Task objective: Print the range of lines that opens with the line containing "bpy.context.view_layer.update()" and closes with the last line of the listing. Include both ends; print nothing more.

Recorded data:
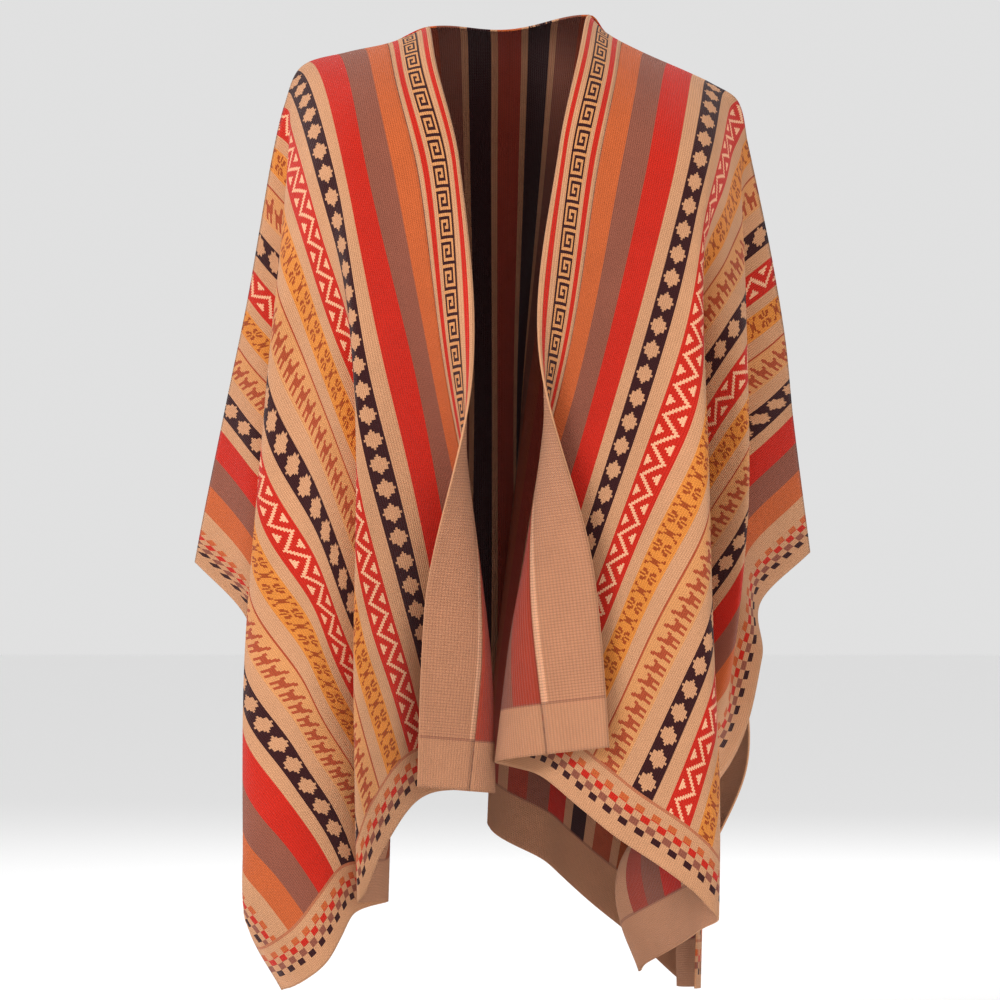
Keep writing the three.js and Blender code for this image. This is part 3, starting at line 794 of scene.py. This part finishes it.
def build_front(settings, side):
    """A front panel and its band, made from one surface and parted at the seam."""
    panel = PANELS[side]
    spacing = millimetres(settings.spacing)
    band = even_steps(0, BAND - SEAM / 2, spacing)
    front = even_steps(BAND + SEAM / 2, HALF_WIDTH, spacing)
    across = np.concatenate([band, front])
    downs = even_steps(0, 1, spacing / LENGTH)
    grid = surface(panel, across, downs, millimetres(settings.ripple))
    normals = directions(grid, panel, across)
    above = height_above_hem(grid)
    seam = len(band)
    for name, part, looks, slot_name in [
        ("band", slice(0, seam), (band_material, band_reverse), "band_knit"),
        ("front", slice(seam, None), (panel_material, panel_reverse), "panel_knit"),
    ]:
        piece = shell_object(
            f"{name}_{side}_cloth", grid[:, part], normals[:, part], across[part],
            above[:, part], millimetres(settings.wall), [look(settings) for look in looks])
        mark_piece(piece, f"{name}_{side}")


def build_back(settings):
    """The back panel. Its stripes count from the neck ends of the shoulder lines outwards."""
    panel = PANELS["back"]
    reach = HALF_WIDTH + NECK_HALF
    spacing = millimetres(settings.spacing)
    across = even_steps(-reach, reach, spacing * BACK_SPACING)
    downs = even_steps(0, 1, spacing / LENGTH)
    grid = surface(panel, across, downs, millimetres(settings.ripple))
    normals = directions(grid, panel, across)
    piece = shell_object(
        "back_cloth", grid, normals, np.abs(across) - NECK_HALF, height_above_hem(grid),
        millimetres(settings.wall), [panel_material(settings), panel_reverse(settings)])
    mark_piece(piece, "back")


class PonchoSettings(bpy.types.PropertyGroup):
    """Sizes of the cloth."""

    wall: bpy.props.FloatProperty(
        name="Wall", description="Thickness of the knitted cloth",
        default=2 * MM, unit="LENGTH", precision=4)
    spacing: bpy.props.FloatProperty(
        name="Spacing", description="Width of a face of the mesh",
        default=4 * MM, unit="LENGTH", precision=4)
    stitch: bpy.props.FloatProperty(
        name="Stitch", description="Width of a stitch",
        default=2.3 * MM, unit="LENGTH", precision=4)
    relief: bpy.props.FloatProperty(
        name="Relief", description="Strength of the knit bump",
        default=0.8, subtype="FACTOR")
    ripple: bpy.props.FloatProperty(
        name="Ripple", description="Height of the small waves of the cloth",
        default=0.9 * MM, unit="LENGTH", precision=4)


class PonchoColours(bpy.types.PropertyGroup):
    """Colours of the yarns."""

    __annotations__ = {
        name: bpy.props.FloatVectorProperty(
            name=name.title(), description=f"Colour of the {name} yarn",
            default=linear_colour(levels), subtype="COLOR", size=4, min=0, max=1)
        for name, levels in COLOURS.items()
    }


class PONCHO_OT_right_front(bpy.types.Operator):
    """Builds the right front panel and its band"""

    bl_idname = "poncho.right_front"
    bl_label = "Right Front"

    def execute(self, context):
        build_front(context.scene.poncho, "right")
        return {"FINISHED"}


class PONCHO_OT_left_front(bpy.types.Operator):
    """Builds the left front panel and its band"""

    bl_idname = "poncho.left_front"
    bl_label = "Left Front"

    def execute(self, context):
        build_front(context.scene.poncho, "left")
        return {"FINISHED"}


class PONCHO_OT_back(bpy.types.Operator):
    """Builds the back panel"""

    bl_idname = "poncho.back"
    bl_label = "Back"

    def execute(self, context):
        build_back(context.scene.poncho)
        return {"FINISHED"}


# The stage, in metres and watts
FLOOR_SIZE = 30
FLOOR_HEIGHT = -1.03
FLOOR_COLOUR = (0.95, 0.95, 0.95, 1)
FLOOR_ROUGHNESS = 0.9
WORLD_STRENGTH = 0.75
LIGHT_TARGET = (0, 0, -0.45)
Light = namedtuple("Light", "name place size power")
LIGHTS = [
    Light("key_light", (-2.2, -2.2, 1.3), 1.3, 66),
    Light("fill_light", (2.2, -2.4, 0.6), 2.6, 14),
    Light("back_light", (0.6, 2.6, 1.6), 2.4, 40),
]
CAMERA_PLACE = (-0.012, -5.62, -0.455)
CAMERA_TARGET = (-0.012, 0, -0.455)
FOCAL_LENGTH = 200   # in the camera's own millimetres


def aim_at(thing, target):
    """Turns a camera or light so that it looks at the target."""
    way = Vector(target) - Vector(thing.location)
    thing.rotation_euler = way.to_track_quat("-Z", "Y").to_euler()


def area_light(light):
    """A square soft light, turned to the middle of the poncho."""
    lamp = bpy.data.lights.new(light.name, "AREA")
    lamp.size = light.size
    lamp.energy = light.power
    holder = bpy.data.objects.new(light.name, lamp)
    holder.location = light.place
    aim_at(holder, LIGHT_TARGET)
    bpy.context.scene.collection.objects.link(holder)
    return holder


def new_floor():
    """A plain pale floor, some way below the hem."""
    bpy.ops.mesh.primitive_plane_add(size=FLOOR_SIZE, location=(0, 0, FLOOR_HEIGHT))
    floor = bpy.context.active_object
    floor.name = "floor"
    pale = bpy.data.materials.new("pale_floor")
    pale.use_nodes = True
    shader = pale.node_tree.nodes["Principled BSDF"]
    shader.inputs["Base Color"].default_value = FLOOR_COLOUR
    shader.inputs["Roughness"].default_value = FLOOR_ROUGHNESS
    floor.data.materials.append(pale)
    return floor


def new_world():
    """Even white light from all sides."""
    world = bpy.data.worlds.new("studio")
    world.use_nodes = True
    background = world.node_tree.nodes["Background"]
    background.inputs["Color"].default_value = (1, 1, 1, 1)
    background.inputs["Strength"].default_value = WORLD_STRENGTH
    return world


def new_camera():
    """A camera with a long lens, level with the middle of the poncho."""
    lens = bpy.data.cameras.new("camera")
    lens.lens = FOCAL_LENGTH
    camera = bpy.data.objects.new("camera", lens)
    camera.location = CAMERA_PLACE
    aim_at(camera, CAMERA_TARGET)
    bpy.context.scene.collection.objects.link(camera)
    return camera


class PONCHO_OT_stage(bpy.types.Operator):
    """Sets up the floor, the soft lights and the camera"""

    bl_idname = "poncho.stage"
    bl_label = "Stage"

    def execute(self, context):
        scene = context.scene
        new_floor()
        [area_light(light) for light in LIGHTS]
        scene.world = new_world()
        scene.camera = new_camera()
        scene.view_settings.view_transform = "Standard"
        return {"FINISHED"}


class PONCHO_PT_panel(bpy.types.Panel):
    """Sidebar panel with the cloth's sizes and a button for each piece"""

    bl_idname = "PONCHO_PT_panel"
    bl_label = "Poncho"
    bl_space_type = "VIEW_3D"
    bl_region_type = "UI"
    bl_category = "Poncho"

    def draw(self, context):
        layout = self.layout
        for name in PonchoSettings.__annotations__:
            layout.prop(context.scene.poncho, name)
        for name in PonchoColours.__annotations__:
            layout.prop(context.scene.poncho_colours, name)
        for operator in PIECES:
            layout.operator(operator.bl_idname)


PIECES = (
    PONCHO_OT_right_front,
    PONCHO_OT_left_front,
    PONCHO_OT_back,
    PONCHO_OT_stage,
)
CLASSES = (PonchoSettings, PonchoColours, *PIECES, PONCHO_PT_panel)


def register():
    for cls in CLASSES:
        bpy.utils.register_class(cls)
    bpy.types.Scene.poncho = bpy.props.PointerProperty(type=PonchoSettings)
    bpy.types.Scene.poncho_colours = bpy.props.PointerProperty(type=PonchoColours)


def unregister():
    del bpy.types.Scene.poncho_colours
    del bpy.types.Scene.poncho
    for cls in reversed(CLASSES):
        bpy.utils.unregister_class(cls)


def main():
    """Builds the pieces in order, then the stage."""
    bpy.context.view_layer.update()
    register()
    bpy.ops.poncho.right_front()
    bpy.ops.poncho.left_front()
    bpy.ops.poncho.back()
    bpy.ops.poncho.stage()


if __name__ == "__main__":
    main()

Task answer:
    bpy.context.view_layer.update()
    register()
    bpy.ops.poncho.right_front()
    bpy.ops.poncho.left_front()
    bpy.ops.poncho.back()
    bpy.ops.poncho.stage()


if __name__ == "__main__":
    main()